San Francisco Giants Add Kensuke Tanaka in Attempt to Boost Offense

By Patrick Karraker
San Francisco Giants Kensuke Tanaka
Jake Roth- USA TODAY Sports

The San Francisco Giants dipped into their minor league talent pool again on Tuesday, purchasing the contract of Kensuke Tanaka from the AAA Fresno Grizzlies while designating Cole Gillespie for assignment.

The addition of Tanaka will be an interesting experiment for the struggling Giants. The 32-year-old second baseman from Japan was signed by the team this past winter and he battled for a spot in spring training. He was at a bit of a disadvantage in the spring, as he was asked to work at third base and shortstop in the midst of learning how to deal with American infields. Though he was a Gold Glover in Japan, he struggled immensely on defense in spring games and made seven errors in 49 defensive chances, mainly on simple throws to first base. He was sent to minor league camp to work on his defense and has made 16 errors this season, 15 of which have come at second.

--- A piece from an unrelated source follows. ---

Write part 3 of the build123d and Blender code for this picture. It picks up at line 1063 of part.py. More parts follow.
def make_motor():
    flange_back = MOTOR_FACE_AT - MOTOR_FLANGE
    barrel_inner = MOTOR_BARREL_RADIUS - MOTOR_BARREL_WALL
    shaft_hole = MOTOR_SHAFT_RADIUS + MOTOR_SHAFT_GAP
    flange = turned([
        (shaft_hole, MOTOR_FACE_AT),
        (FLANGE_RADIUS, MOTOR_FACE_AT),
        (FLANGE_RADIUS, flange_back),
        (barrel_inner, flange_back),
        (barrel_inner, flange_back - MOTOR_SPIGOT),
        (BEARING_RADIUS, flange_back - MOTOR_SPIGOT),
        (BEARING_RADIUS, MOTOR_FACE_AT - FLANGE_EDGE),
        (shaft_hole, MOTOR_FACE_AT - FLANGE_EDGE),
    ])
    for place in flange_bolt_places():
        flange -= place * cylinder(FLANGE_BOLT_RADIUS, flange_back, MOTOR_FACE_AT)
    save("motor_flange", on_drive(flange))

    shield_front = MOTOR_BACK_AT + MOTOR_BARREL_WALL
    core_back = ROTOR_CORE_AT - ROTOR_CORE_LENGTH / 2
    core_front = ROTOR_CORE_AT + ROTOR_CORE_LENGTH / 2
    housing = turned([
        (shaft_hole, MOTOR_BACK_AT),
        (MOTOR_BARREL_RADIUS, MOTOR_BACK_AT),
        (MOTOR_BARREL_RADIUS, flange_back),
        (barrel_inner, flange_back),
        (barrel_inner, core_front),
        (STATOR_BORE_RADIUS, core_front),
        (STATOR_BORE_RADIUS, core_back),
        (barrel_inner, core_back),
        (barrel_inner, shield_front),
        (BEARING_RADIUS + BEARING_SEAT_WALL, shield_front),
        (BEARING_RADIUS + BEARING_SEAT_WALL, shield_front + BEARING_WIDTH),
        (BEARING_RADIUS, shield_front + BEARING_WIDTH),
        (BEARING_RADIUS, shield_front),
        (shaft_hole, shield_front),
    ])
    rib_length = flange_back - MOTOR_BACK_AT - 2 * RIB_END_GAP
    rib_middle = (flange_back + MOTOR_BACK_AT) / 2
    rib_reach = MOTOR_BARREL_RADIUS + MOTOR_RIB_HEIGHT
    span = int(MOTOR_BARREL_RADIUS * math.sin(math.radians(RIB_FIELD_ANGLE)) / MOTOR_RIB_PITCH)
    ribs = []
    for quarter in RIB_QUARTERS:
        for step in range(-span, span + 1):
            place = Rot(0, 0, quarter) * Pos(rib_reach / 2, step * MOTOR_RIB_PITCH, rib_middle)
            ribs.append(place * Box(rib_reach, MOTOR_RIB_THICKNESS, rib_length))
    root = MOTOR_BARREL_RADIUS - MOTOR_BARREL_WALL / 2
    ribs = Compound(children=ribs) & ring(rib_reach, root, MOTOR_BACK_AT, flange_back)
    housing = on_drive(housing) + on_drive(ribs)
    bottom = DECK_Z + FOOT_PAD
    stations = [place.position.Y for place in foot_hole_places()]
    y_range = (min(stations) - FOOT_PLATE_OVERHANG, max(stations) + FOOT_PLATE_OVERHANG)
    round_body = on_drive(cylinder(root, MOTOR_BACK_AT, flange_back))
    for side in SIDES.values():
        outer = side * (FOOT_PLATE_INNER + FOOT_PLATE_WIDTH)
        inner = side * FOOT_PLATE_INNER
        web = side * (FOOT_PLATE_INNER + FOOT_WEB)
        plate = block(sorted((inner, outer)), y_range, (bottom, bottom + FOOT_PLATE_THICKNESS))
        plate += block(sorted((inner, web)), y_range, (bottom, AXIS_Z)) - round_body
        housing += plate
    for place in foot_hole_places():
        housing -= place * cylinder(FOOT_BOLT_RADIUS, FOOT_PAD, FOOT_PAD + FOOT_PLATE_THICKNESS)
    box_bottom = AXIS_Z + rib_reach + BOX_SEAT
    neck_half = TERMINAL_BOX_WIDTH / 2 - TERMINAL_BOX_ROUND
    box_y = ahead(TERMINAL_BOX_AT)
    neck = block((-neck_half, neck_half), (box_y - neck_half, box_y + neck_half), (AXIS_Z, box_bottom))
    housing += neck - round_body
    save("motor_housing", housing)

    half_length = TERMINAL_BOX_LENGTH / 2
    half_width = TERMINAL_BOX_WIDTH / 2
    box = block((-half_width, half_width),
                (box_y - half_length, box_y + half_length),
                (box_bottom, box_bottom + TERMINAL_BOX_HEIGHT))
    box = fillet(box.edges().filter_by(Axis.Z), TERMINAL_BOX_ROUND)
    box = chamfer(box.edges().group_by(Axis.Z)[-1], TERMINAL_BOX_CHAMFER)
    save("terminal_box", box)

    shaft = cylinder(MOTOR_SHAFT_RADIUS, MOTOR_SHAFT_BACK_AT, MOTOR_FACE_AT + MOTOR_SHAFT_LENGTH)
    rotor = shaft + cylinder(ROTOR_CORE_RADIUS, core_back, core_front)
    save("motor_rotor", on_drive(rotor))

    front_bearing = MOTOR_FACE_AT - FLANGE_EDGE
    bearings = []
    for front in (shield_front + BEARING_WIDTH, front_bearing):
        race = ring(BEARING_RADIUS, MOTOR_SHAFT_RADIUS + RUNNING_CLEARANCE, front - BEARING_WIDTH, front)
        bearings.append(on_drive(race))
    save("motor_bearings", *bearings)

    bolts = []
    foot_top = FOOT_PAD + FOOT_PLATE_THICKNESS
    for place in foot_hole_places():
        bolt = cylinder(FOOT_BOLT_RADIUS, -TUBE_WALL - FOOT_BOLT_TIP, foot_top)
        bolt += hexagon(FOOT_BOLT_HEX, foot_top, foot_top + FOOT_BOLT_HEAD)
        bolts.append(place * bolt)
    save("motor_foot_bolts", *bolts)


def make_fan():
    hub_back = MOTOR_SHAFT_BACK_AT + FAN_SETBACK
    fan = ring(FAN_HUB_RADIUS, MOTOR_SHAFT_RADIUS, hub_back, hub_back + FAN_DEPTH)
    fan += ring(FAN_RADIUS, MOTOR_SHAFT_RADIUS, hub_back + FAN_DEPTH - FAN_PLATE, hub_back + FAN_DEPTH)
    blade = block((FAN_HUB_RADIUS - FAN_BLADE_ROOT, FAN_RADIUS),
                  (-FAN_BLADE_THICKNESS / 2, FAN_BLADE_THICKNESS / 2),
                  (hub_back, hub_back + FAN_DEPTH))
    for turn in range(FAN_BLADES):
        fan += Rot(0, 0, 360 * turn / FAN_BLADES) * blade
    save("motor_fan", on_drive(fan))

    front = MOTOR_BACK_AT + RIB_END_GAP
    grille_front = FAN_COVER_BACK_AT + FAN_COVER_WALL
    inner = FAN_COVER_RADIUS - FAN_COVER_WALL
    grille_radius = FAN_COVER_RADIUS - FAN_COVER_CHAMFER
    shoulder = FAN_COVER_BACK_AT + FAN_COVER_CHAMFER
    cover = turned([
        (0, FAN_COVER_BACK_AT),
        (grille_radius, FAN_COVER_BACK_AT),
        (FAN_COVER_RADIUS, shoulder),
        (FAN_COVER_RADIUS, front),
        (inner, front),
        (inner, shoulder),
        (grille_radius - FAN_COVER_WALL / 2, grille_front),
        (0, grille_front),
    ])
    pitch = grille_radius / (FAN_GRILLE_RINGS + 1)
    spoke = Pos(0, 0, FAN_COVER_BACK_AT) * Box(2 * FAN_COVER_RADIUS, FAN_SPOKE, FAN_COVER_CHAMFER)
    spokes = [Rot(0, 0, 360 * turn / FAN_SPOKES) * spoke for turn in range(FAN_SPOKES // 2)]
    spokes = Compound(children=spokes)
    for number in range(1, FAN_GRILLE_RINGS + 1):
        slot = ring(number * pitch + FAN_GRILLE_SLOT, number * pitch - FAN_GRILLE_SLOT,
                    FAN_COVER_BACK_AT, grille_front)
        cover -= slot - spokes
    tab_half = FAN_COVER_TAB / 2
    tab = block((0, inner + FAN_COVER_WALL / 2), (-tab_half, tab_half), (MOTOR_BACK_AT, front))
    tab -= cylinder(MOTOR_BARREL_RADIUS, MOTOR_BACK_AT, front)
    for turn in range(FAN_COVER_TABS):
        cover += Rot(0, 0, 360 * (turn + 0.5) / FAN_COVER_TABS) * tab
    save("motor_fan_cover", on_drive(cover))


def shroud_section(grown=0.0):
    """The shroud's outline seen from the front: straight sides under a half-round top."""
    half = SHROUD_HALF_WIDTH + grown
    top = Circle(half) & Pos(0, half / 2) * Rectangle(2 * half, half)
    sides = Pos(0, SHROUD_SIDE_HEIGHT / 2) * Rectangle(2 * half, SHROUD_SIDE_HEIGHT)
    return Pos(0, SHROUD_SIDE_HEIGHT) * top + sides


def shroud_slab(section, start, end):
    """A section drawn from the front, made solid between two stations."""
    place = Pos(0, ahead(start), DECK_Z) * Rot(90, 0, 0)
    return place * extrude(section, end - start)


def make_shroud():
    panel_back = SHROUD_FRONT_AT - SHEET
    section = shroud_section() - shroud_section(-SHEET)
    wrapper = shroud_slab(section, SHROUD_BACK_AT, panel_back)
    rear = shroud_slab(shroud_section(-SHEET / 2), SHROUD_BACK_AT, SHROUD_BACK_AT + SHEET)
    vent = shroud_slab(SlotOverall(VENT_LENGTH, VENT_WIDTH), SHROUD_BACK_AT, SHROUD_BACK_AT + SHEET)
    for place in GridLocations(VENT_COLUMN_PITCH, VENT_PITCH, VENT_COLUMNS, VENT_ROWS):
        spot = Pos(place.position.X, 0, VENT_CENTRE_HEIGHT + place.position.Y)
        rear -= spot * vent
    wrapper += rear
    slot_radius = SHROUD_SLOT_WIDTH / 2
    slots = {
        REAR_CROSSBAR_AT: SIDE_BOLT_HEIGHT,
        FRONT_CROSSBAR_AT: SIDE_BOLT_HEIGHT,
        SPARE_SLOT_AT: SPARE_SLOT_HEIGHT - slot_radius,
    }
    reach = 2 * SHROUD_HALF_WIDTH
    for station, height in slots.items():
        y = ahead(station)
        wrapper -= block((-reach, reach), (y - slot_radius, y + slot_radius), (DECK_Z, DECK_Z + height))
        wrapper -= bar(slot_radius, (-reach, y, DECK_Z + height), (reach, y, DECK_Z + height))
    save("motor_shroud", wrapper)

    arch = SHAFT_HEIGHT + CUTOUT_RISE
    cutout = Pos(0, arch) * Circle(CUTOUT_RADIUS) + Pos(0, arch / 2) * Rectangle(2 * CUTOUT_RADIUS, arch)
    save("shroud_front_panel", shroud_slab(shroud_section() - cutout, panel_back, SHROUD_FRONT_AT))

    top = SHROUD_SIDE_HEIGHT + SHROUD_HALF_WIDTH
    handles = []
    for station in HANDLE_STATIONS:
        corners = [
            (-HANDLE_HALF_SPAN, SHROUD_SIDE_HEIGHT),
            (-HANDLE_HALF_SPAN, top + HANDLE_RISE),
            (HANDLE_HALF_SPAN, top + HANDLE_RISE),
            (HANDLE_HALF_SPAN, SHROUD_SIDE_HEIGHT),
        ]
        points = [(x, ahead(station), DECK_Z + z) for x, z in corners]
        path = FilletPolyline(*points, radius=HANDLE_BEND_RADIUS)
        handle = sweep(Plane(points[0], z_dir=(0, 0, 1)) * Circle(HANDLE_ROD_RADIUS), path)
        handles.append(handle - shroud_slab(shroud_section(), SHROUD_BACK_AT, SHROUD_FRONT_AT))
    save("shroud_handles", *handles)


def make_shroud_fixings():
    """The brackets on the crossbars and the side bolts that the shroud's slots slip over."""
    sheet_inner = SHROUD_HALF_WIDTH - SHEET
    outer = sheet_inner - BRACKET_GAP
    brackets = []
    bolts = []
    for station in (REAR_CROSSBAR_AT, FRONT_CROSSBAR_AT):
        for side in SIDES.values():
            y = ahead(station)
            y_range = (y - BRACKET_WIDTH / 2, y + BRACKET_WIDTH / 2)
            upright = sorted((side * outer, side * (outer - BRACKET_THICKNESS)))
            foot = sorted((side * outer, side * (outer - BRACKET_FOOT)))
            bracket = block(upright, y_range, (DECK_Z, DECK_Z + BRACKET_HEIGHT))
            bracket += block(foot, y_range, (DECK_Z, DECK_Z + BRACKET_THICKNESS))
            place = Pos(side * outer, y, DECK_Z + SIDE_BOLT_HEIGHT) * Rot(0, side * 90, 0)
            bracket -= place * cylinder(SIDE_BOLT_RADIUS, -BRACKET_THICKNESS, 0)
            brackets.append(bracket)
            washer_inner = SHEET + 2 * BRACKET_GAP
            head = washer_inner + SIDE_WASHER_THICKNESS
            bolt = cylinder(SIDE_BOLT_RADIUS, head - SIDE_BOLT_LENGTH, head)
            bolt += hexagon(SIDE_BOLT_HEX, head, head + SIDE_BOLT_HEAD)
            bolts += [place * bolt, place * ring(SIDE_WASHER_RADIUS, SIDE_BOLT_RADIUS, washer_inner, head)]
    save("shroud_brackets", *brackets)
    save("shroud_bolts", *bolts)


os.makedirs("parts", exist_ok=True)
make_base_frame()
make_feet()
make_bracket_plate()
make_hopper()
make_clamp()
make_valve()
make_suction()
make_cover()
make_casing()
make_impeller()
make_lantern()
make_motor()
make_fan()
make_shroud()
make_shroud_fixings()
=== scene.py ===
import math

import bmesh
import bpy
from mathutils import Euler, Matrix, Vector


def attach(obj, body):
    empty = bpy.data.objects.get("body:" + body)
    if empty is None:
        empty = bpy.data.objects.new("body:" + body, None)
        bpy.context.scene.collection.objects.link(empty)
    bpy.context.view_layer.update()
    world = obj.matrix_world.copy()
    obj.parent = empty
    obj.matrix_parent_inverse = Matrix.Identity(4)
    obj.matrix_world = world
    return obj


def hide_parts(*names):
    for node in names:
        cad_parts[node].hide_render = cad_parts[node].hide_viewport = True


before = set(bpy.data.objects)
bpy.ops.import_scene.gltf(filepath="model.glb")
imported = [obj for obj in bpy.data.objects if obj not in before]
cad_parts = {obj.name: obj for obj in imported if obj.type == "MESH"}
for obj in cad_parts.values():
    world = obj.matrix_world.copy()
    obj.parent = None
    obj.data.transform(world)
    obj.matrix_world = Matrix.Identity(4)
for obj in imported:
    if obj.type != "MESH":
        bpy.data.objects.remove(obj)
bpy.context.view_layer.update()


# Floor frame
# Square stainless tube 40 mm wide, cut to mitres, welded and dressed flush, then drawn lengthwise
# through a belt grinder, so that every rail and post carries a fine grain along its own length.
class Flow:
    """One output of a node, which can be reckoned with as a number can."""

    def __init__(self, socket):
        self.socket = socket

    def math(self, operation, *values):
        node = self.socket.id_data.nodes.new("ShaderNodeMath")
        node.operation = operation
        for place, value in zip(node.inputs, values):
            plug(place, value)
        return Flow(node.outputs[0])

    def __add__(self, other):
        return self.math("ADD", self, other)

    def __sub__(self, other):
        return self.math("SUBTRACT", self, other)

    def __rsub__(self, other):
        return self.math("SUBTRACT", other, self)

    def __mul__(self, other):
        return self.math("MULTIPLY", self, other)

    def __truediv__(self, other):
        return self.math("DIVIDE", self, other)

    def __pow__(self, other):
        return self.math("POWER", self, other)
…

The Giants, however, have made a key change with Tanaka by beginning to use him in left field, and that is where he will play exclusively with San Francisco. He showed some good offensive potential in the spring and has continued to do so this season in Fresno, putting up a .330/.392/.394 line with 20 steals.

Based on his hitting style, approach, speed and Japanese origin, it is easy to compare Tanaka to the New York Yankees‘ Ichiro Suzuki, possibly the greatest player ever to come out of Japan. Tanaka doesn’t have quite the same ability to get extra-base hits, however. A more appropriate and Giants-related comparison may be Ryan Theriot in the prime of his career. Tanaka is a player who is capable of getting on base at a very high rate, but has virtually no power and has some difficulty stretching out his hits. He makes up for that, however, with his plus speed.

With Tanaka being moved to left field, it gives the Giants an opportunity to look at his offensive ability without compromising themselves in the field. In an area where they have not had a lot of consistent play since Angel Pagan‘s hamstring injury in late May, Tanaka provides a chance to spark the offense. While he may not be as exciting a name as former first-rounder Gary Brown, he still is an unknown quantity and conceivably could be a serious offensive threat, unlike Gillespie, the man he replaced.

Gillespie went 0-for-9 in his four-game Giants career, which in truth was probably four games longer than he expected to spend in the majors this season. He could return to Triple-A when he clears waivers, but it’s probably unlikely that he will return to the big leagues this year.

For now, it is likely that the Giants will go with Tanaka in left on a regular basis while platooning Gregor Blanco and Andres Torres. If Tanaka shows some ability in left, he will likely platoon with the newly-signed Jeff Francoeur following the All-Star break. It would seem that all the current outfielders’ jobs are safe for the moment if the Giants go back to 12 pitchers when Francoeur joins the club.